Saturday, August 1, 2015

Take two..

We had had a stutter start, racing by train out of the sad little economically depressed town of Grado and momentarily back to Oviedo in order to stock up on much overlooked anti chafing supplies. (I won't name names...) The next morning had us back on the trail in Salas after a quick coffee and pastry in Cafe Berlin where the woman behind the counter sent us on our way with apples for our packs. 
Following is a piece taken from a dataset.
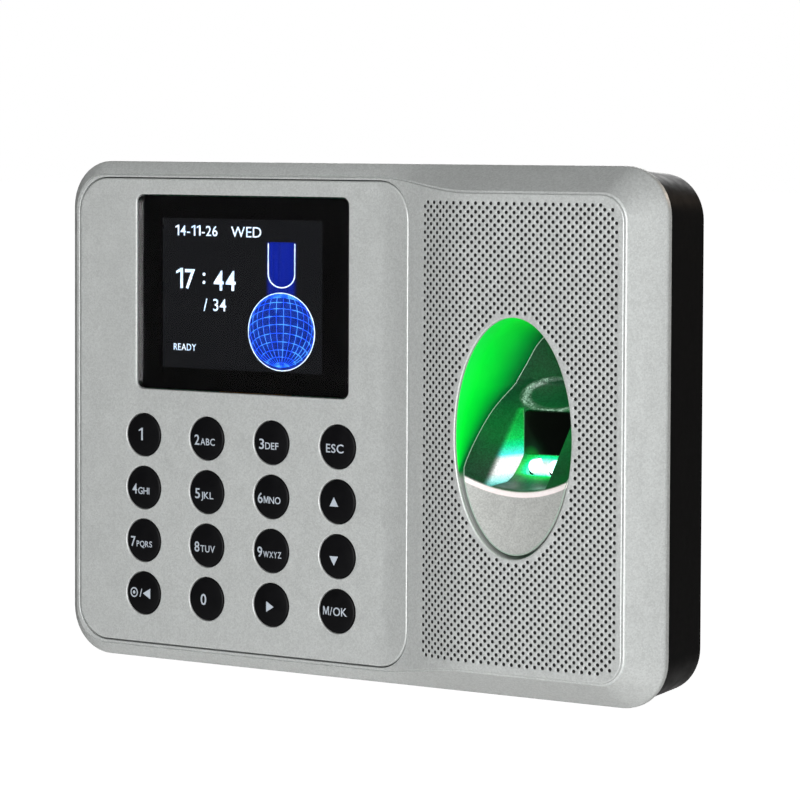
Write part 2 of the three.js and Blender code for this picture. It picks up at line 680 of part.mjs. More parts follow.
// A board screw, with its head at the front.
function boardScrew(x, z) {
  const headBack = MAIN_BOARD.y0 - 0.2;
  const head = rodY(x, z, 2.3, headBack - 1.3, headBack);
  const shank = rodY(x, z, 1.2, headBack - 0.5, BOARD_SCREW_TIP_Y);
  const slot = block(x - 1.2, x + 1.2, headBack - 2, headBack - 0.8, z - 0.35, z + 0.35);
  return head.add(shank).subtract(slot);
}

function lockScrew(x) {
  const { r, z0, t } = LOCK_HEAD;
  const head = rodZ(x, LOCK_Y, r, z0, z0 + t);
  const shank = rodZ(x, LOCK_Y, SCREW_R, z0 + 1, LOCK_TIP_Z);
  const slot = block(x - 1.6, x + 1.6, LOCK_Y - 0.35, LOCK_Y + 0.35, z0 - 1, z0 + 0.6);
  return head.add(shank).subtract(slot);
}

// ---- assembly ----
const terminal = new THREE.Group();
const caseGroup = new THREE.Group();
const wallGroup = new THREE.Group();
terminal.add(wallGroup, caseGroup);

function place(group, name, shape, material) {
  const geometry = shape.isBufferGeometry ? shape : geometryOf(shape);
  const mesh = new THREE.Mesh(geometry, material);
  mesh.name = name;
  group.add(mesh);
  return mesh;
}

place(wallGroup, 'wall_plate', wallPlate(), STEEL);

place(caseGroup, 'front_bezel', frontBezel(), SILVER);
place(caseGroup, 'keypad_panel', keypadPanel(), SILVER);
place(caseGroup, 'display_window', displayWindow(), GLOSS_BLACK);
place(caseGroup, 'display_seal', displaySeal(), RUBBER_GREY);
place(caseGroup, 'lcd_frame', lcdFrame(), STEEL);
place(caseGroup, 'lcd_screen', lcdScreen(), LCD_GREY);
place(caseGroup, 'keypad_mat', plateOf(MAT), RUBBER_GREY);
place(caseGroup, 'keypad_board', plateOf(KEY_BOARD), BOARD_GREEN);

const oneKey = keyGeometry();
for (const { name, x, z } of keyPlaces()) {
  place(caseGroup, name, oneKey.clone(), KEY_BLACK).position.set(x, 0, z);
}

place(caseGroup, 'finger_guide', fingerGuide(), SILVER);
place(caseGroup, 'light_guide', lightGuide(), LIGHT_GREEN);
place(caseGroup, 'sensor_window', sensorWindow(), GLOSS_BLACK);
place(caseGroup, 'sensor_prism', sensorPrism(), LCD_GREY);
place(caseGroup, 'sensor_board', plateOf(SENSOR_BOARD), BOARD_GREEN);
place(caseGroup, 'sensor_led_left', sensorLed(OVAL.x - LED_OFFSET), LIGHT_GREEN);
place(caseGroup, 'sensor_led_right', sensorLed(OVAL.x + LED_OFFSET), LIGHT_GREEN);

place(caseGroup, 'rear_shell', rearShell(), BLACK_SHELL);
place(caseGroup, 'main_board', mainBoard(), BOARD_GREEN);
place(caseGroup, 'speaker', speaker(), KEY_BLACK);
place(caseGroup, 'wiring_connector_1', wiringConnector(-16), PLASTIC_WHITE);
place(caseGroup, 'wiring_connector_2', wiringConnector(1.5), PLASTIC_WHITE);
place(caseGroup, 'backup_battery', backupBattery(), STEEL);
place(caseGroup, 'buzzer', buzzer(), KEY_BLACK);
place(caseGroup, 'lock_relay', lockRelay(), PLASTIC_WHITE);
place(caseGroup, 'lcd_cable', lcdCable(), FILM_AMBER);
place(caseGroup, 'keypad_cable', keypadCable(), FILM_AMBER);
place(caseGroup, 'sensor_cable', sensorCable(), FILM_AMBER);

screwCorners().forEach(([x, z], i) => {
  place(caseGroup, `case_screw_${i + 1}`, screwY(x, z, -1.6, -16, SCREW_R, 2.75), STEEL);
});
BOARD_SCREWS.forEach(([x, z], i) => {
  place(caseGroup, `board_screw_${i + 1}`, boardScrew(x, z), STEEL);
});
place(caseGroup, 'lock_screw_left', lockScrew(-LOCK_X), STEEL);
place(caseGroup, 'lock_screw_right', lockScrew(LOCK_X), STEEL);

export default terminal;
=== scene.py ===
"""Looks of a wall-mounted fingerprint scanner terminal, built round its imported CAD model.

Sizes inside the classes are millimetres in the part's own frame: X to the right seen from the
front, +Y back towards the wall, +Z up. Meshes are written in metres.
"""

import logging
import math
from collections.abc import Callable, Sequence
from dataclasses import dataclass, field
from enum import Enum
from functools import cache

import bmesh
import bpy
from mathutils import Matrix, Vector
from mathutils.geometry import delaunay_2d_cdt


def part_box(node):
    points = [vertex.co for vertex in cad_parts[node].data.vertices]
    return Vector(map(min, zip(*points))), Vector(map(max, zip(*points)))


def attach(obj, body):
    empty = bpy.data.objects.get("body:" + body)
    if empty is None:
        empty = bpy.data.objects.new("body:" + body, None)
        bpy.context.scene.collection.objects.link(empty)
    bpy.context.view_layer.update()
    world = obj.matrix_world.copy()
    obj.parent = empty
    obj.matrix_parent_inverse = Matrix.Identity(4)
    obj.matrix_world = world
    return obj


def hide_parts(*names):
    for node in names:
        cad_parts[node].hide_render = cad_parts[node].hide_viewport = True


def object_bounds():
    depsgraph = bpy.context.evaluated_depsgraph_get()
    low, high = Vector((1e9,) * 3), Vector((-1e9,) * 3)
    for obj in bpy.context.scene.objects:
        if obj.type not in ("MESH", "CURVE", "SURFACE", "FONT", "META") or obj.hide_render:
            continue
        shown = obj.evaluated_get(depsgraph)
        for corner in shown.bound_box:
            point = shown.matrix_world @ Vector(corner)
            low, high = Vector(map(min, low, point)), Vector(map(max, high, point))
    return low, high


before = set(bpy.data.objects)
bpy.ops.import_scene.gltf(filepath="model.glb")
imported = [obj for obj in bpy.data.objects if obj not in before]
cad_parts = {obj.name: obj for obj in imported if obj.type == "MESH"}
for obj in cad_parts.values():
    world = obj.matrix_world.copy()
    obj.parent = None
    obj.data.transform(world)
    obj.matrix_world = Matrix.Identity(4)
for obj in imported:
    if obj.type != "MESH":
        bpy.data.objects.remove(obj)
CAD_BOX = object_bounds()

LOG = logging.getLogger("terminal")
MM = 0.001
CASE = "terminal_case"
WALL = "wall_bracket"

Flat = tuple[float, float]
Point = tuple[float, float, float]
Colour = tuple[float, float, float]
Loop = list[int]
Height = Callable[[float, float], float]


# ---- numbers -------------------------------------------------------------------------------

def smoothstep(value: float, low: float, high: float) -> float:
    """Eased share of the way from low to high."""
    share = max(0.0, min(1.0, (value - low) / (high - low)))
    return share * share * (3 - 2 * share)


def lerp(first: float, second: float, share: float) -> float:
    """The value a share of the way from first to second."""
    return first + (second - first) * share


def spread(first: float, last: float, step: float) -> list[float]:
    """Evenly spaced values from first to last, about a step apart."""
    count = max(1, round(abs(last - first) / step))
    return [lerp(first, last, i / count) for i in range(count + 1)]


def level(depth: float) -> Height:
    """A flat height at one depth."""
    return lambda x, z: depth


def inside(point: Flat, outline: Sequence[Flat]) -> bool:
    """True if a point lies inside a closed outline."""
    x, z = point
    odd = False
    for (x0, z0), (x1, z1) in zip(outline, list(outline[1:]) + [outline[0]]):
        if (z0 > z) != (z1 > z) and x < (x1 - x0) * (z - z0) / (z1 - z0) + x0:
            odd = not odd
    return odd


@dataclass(frozen=True)
class NodeBox:
    """The lowest and highest corner of a CAD node, in millimetres."""

    x0: float
    x1: float
    y0: float
    y1: float
    z0: float
    z1: float

    @classmethod
    def of(cls, node: str) -> "NodeBox":
        """The box of the named CAD node."""
        low, high = (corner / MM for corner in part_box(node))
        return cls(low.x, high.x, low.y, high.y, low.z, high.z)

    @property
    def middle(self) -> Point:
        """The centre of the box."""
        return (self.x0 + self.x1) / 2, (self.y0 + self.y1) / 2, (self.z0 + self.z1) / 2


# ---- outlines ------------------------------------------------------------------------------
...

We marched off out of town into the misty landscape, lush, dew heavy trees surrounding us as our sticks and feet dodged the many snails and slugs dotting the path. Since the sun remained covered, we energetically raced forward past curious cow eyes  and singing roosters. Our sticks and steps fell into a rhythm while our path became a tunnel of greenery fit for fairies and elves. We stopped for a quick lunch of bread, tuna and fruit before walking out of the beautiful hillside town of Tineo.  We followed a hill hugging trail of soft leaves leading to a descent through a forest of tall skyscraper pines and into a soggy farm, complete with adorable dogs as greeters. I stopped to scratch the ears of a little spaniel, his eyes rolling back in happiness as his tail wagged wildly.  
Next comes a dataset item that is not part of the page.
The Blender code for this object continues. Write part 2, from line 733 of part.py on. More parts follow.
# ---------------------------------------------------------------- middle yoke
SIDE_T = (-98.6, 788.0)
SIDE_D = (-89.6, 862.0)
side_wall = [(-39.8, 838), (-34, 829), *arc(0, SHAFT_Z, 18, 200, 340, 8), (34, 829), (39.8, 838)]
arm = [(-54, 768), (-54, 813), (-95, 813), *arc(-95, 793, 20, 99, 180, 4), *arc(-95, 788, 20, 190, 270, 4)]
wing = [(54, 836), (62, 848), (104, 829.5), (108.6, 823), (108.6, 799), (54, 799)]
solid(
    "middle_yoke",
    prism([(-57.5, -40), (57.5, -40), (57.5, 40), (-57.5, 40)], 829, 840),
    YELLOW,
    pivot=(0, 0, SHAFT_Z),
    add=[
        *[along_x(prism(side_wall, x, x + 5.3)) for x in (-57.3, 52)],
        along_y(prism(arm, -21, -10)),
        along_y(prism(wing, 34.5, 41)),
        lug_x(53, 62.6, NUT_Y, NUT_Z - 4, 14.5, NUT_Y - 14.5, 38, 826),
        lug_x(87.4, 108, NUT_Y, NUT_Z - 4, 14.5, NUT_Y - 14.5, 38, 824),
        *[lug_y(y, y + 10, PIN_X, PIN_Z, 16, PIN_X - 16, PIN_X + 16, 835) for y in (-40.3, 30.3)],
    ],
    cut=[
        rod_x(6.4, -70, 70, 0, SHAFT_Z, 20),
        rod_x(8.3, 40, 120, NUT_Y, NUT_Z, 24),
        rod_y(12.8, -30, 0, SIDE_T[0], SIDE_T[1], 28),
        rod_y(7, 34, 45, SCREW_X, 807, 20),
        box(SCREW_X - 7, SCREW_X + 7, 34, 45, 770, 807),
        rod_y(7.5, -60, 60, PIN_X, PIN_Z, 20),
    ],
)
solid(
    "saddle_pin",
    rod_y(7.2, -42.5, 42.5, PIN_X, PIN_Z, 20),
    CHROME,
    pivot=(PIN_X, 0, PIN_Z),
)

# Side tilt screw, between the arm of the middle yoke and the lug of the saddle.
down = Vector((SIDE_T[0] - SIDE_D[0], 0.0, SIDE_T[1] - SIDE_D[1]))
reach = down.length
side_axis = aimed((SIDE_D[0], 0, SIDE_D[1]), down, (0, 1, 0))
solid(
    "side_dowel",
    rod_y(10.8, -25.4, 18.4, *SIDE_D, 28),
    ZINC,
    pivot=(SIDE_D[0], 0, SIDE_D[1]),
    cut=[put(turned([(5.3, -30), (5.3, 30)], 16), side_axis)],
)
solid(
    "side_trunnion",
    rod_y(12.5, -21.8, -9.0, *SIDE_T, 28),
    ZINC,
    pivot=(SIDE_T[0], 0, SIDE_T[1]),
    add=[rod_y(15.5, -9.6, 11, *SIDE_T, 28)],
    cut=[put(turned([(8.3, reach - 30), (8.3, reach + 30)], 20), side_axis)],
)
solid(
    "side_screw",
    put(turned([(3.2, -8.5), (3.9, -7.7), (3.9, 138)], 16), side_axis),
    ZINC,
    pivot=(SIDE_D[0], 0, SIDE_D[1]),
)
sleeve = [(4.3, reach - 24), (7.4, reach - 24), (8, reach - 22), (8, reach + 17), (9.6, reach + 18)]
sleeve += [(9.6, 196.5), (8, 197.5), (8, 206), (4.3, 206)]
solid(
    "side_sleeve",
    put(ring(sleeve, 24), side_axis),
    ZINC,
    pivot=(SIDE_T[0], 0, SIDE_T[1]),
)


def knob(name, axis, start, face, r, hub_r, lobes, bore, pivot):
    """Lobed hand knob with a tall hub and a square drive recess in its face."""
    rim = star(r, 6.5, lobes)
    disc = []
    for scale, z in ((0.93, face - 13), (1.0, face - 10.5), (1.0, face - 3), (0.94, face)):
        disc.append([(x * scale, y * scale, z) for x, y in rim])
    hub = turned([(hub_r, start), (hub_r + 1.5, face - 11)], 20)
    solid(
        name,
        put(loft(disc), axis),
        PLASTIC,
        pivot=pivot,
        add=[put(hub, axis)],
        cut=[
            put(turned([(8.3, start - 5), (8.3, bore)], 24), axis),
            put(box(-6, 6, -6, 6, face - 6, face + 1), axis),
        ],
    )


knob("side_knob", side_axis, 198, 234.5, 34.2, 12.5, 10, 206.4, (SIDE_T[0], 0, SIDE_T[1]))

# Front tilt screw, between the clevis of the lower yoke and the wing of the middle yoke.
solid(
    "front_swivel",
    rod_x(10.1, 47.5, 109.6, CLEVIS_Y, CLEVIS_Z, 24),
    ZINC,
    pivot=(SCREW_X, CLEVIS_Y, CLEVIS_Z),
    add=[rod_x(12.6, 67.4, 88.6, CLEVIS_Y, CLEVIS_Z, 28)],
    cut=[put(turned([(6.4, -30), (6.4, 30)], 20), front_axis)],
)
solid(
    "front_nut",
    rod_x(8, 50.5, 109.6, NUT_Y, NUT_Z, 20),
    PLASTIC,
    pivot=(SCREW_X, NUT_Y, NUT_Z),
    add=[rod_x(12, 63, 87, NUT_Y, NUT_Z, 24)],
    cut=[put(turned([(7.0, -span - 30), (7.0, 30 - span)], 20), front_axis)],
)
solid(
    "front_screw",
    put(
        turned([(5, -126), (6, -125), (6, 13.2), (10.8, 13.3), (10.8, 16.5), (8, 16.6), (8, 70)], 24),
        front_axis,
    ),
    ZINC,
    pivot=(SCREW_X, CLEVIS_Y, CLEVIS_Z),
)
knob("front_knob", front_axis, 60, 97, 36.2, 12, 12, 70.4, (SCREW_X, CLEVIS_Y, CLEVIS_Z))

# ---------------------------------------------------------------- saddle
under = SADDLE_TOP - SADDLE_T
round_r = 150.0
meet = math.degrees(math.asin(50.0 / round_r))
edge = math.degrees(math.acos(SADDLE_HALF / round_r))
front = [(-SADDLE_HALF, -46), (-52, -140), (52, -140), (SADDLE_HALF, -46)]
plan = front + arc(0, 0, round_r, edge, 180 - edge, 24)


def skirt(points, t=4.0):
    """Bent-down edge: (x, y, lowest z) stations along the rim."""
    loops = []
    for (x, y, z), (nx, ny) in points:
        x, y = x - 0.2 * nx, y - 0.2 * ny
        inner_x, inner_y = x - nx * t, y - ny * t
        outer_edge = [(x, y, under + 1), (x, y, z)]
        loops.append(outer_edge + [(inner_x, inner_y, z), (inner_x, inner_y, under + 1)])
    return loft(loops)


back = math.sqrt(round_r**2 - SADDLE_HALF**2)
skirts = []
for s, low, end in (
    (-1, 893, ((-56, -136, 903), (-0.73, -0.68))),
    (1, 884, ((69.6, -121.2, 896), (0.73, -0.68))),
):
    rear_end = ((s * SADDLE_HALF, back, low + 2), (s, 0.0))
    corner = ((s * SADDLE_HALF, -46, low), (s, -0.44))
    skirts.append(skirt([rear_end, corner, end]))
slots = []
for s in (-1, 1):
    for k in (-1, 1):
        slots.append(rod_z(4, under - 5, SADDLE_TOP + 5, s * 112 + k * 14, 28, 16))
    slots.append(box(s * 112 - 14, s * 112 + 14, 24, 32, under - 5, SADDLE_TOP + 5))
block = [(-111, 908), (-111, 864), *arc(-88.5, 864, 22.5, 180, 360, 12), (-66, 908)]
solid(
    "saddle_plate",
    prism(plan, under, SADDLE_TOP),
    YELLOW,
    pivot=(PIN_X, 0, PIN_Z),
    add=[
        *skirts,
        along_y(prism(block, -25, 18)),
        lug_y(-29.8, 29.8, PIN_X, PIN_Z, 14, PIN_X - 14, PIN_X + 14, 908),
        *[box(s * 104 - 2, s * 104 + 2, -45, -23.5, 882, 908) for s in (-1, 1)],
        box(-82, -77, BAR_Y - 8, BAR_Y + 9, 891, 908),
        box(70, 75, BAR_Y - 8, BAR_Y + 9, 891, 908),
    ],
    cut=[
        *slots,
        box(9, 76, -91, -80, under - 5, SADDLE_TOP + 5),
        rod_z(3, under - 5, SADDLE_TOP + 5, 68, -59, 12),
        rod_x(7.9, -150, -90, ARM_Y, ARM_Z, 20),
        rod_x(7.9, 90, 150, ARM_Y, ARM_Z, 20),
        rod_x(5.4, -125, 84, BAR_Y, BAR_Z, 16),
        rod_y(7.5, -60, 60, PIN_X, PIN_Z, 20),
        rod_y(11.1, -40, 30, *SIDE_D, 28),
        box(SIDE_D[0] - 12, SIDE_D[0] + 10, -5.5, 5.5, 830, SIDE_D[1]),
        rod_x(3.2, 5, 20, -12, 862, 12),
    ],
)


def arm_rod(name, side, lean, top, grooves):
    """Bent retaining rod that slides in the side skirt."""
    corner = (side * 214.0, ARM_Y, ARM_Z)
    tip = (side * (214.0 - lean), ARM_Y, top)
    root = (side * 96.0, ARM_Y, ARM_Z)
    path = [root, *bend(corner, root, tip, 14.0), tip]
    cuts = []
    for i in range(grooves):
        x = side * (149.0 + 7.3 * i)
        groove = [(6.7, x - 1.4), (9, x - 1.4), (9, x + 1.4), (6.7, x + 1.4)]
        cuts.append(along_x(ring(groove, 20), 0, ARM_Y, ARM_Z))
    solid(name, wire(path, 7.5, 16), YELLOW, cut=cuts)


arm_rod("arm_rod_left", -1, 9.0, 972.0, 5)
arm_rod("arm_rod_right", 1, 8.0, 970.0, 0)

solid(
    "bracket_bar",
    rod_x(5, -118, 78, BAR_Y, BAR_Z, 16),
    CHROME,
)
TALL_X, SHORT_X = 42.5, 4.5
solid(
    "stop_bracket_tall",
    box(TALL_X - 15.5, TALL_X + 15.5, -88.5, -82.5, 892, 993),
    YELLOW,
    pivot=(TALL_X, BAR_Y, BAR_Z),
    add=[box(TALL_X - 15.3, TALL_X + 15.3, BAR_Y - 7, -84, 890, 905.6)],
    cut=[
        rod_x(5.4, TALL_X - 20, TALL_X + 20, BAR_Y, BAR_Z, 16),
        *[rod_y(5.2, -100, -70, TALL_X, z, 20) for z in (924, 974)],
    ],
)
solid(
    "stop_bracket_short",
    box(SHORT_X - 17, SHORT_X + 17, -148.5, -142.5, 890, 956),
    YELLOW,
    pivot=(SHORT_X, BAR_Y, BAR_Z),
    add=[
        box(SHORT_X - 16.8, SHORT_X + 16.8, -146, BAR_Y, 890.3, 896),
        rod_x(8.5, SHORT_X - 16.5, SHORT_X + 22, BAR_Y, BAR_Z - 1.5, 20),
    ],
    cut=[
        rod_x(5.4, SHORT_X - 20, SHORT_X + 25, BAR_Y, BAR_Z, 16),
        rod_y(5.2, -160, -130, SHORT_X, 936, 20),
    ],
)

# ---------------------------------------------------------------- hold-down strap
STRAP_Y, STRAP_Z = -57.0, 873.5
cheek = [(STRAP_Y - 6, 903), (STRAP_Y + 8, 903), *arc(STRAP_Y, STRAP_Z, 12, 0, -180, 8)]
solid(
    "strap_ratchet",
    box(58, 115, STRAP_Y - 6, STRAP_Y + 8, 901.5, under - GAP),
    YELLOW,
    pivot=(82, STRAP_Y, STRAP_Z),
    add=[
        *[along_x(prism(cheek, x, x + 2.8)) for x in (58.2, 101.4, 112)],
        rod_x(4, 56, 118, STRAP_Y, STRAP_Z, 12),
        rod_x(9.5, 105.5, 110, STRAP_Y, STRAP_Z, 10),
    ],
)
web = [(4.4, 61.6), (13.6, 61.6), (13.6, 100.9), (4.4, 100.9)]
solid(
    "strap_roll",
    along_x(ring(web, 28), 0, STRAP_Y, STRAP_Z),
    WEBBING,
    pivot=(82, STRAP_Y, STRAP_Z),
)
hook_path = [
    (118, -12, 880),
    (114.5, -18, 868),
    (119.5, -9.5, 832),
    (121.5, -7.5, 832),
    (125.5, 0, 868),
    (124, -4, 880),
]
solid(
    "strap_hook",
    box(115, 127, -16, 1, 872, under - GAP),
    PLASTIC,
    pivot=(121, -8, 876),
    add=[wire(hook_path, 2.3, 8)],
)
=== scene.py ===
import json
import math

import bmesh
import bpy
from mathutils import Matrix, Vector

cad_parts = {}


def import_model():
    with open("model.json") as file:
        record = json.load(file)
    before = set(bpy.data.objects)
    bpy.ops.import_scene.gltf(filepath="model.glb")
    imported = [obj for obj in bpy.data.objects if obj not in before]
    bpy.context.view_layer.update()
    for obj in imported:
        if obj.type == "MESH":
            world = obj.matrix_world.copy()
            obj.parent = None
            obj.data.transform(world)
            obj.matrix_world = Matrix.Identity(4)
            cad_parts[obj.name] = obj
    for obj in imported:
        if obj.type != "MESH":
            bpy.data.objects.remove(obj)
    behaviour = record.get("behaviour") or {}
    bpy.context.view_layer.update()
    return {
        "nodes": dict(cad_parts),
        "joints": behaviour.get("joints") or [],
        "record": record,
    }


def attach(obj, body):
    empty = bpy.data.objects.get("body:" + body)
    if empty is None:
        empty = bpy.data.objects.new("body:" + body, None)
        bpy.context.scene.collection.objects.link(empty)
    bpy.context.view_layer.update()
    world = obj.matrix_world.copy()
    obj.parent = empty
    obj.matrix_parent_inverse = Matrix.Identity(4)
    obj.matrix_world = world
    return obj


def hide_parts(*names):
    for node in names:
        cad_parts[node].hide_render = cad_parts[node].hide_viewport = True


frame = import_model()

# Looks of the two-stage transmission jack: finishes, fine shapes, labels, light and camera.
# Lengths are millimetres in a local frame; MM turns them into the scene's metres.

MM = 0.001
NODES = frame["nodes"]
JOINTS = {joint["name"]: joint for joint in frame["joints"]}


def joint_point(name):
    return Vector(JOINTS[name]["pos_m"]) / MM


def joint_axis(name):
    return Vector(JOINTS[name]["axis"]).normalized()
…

No matter how far or short a distance that a pilgrim walks, the last two kilometers are always the hardest and sure enough, gentle pastoral paths segued to a dreary stretch of highway leading us to the one block long farming town of Campiello. 

Occasionally a pilgrim can feel unwelcome in Spain, occasionally Spaniards can be extremely impatient or refuse to slow speech down for a pilgrim, occasionally a pilgrim can be frustrated by all the rules and etiquette of how things are done. However, the moment a pilgrim walks into Casa Herminia, these feelings of awkwardness disappear. 

"Dinner is at 7pm."
"What time is it now?"
"6:50"
"Shit!"
We raced through our showers and turned up with wet hair and shiny faces to a lovingly prepared dinner of empanadas, Asturian stew, lentil soup, salads, a main course of slow cooked beef with saffron potatoes and dessert of arroz con leche or flan. While in some places, the people dismiss the pilgrims as a nuisance, others, like Herminia, shower them with kindness and love. In the words of my guidebook, Herminia has built an empire based on the passing pilgrims. With a clean albergue, hot showers, comfortable beds, freshly painted cheery walls, and incredibly delicious food, Herminia's town of Campiello is a welcome respite, and as a reward for her love and enterprising spirit, Herminia will retire young and well!

We enjoyed our family style dinner seated at a long table of pilgrims, next to Joanne, a fit woman from Montreal who teaches special needs kids, Paul, an older man from Oxford, Dimitri a happy Russian, Emma, am English optometrist and the smiling face of our favorite pilgrim friend Karin. We chatted over passed heaping plates of food and ate to a point beyond stuffed. And upon heading to our beds, Ameya said, "yeah, I like this!"  

"We'll see if you still feel that way when climbing the mountains tomorrow!!"